Caring for the team’s physical and mental health is no longer an “HR extra” — it’s a direct responsibility of the manager. Detecting warning signs, promoting healthy environments, and adjusting workloads are part of the leadership role.

  1. How to Earn and Maintain Loyalty in 2026
    Loyalty isn’t assumed — it’s earned and actively cultivated. Waiting for turnover to act is costly and too late.
    Concrete Actions That Generate Loyalty
    • Invest in skills development: training, certifications, leadership programs signal “We see your potential and want you to grow with us”
    • Recognize and reward contributions: formal or informal recognition shows “Your work is valued and makes a difference”
    • Promote from within: internal mobility and promotions communicate “Dedication and performance are rewarded here”
    • Culture of continuous feedback: open dialogue and listening to concerns and goals say “Your voice matters, we take you seriously”
    • Align work with purpose: connecting roles with the organization’s mission conveys “What you do has real impact”
    • Small daily decisions: keeping commitments and being consistent show “You can trust that what I say, I do”

Loyalty is built in the small decisions no one applauds: follow-through, consistency, commitments honored even when something easier or more exciting appears.

  1. Team Loyalty to the Leader and Vice Versa
    Loyalty isn’t one-way. The team also needs to see that their leader:
    • Acts with integrity: puts the team’s success above personal interests.
    • Communicates clear values: decisions that reflect ethical principles and shared goals.
    • Promotes authenticity: acknowledges mistakes and is genuine in interactions.
    • Leads by example: their daily behavior is a model to follow.

When the leader shows this coherence, the team responds with greater confidence, commitment, and loyalty.

  1. Signs That Loyalty Is at Risk
    Some red flags indicating loyalty is eroding:
    • High performers frequently requesting transfers or starting to look outside.
    • Increased absenteeism, chronic lateness, or “presenteeism” (physically present but disconnected).
    • Decreased initiative: few propose ideas, everyone waits for instructions.
    • Conversations avoiding the topic of growth: “Why try something new if there are no opportunities anyway?”
    • Fewer informal conversations, colder atmosphere in the team.

When these signs appear, it’s not about blaming employees for “lack of loyalty,” but about reviewing what’s failing in the work system and leadership.

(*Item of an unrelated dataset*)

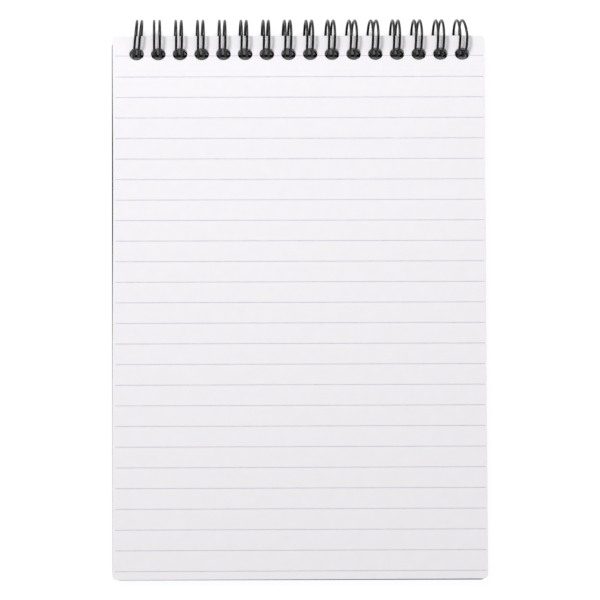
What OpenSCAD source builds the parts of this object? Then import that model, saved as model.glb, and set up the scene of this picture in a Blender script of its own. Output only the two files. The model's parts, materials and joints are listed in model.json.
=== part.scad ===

  1. 3 Micro-Habits You Can Start This Week
    If you want to start building a culture of real loyalty and support, you can begin with simple, consistent actions:
  2. 1:1 growth conversation: dedicate 15–20 minutes with each team member to talk not just about tasks, but about their goals, what they want to learn, and how you can help make it happen.
  3. Public and specific recognition: in a meeting or team channel, recognize someone’s concrete achievement, explaining what they did and why it mattered.
  4. Workload and well-being review: ask openly “Is anyone carrying too much? What can we adjust this week?” and actually act on what’s identified.
    Loyalty is built day by day, not with grand speeches, but with consistent actions that demonstrate the team is a priority.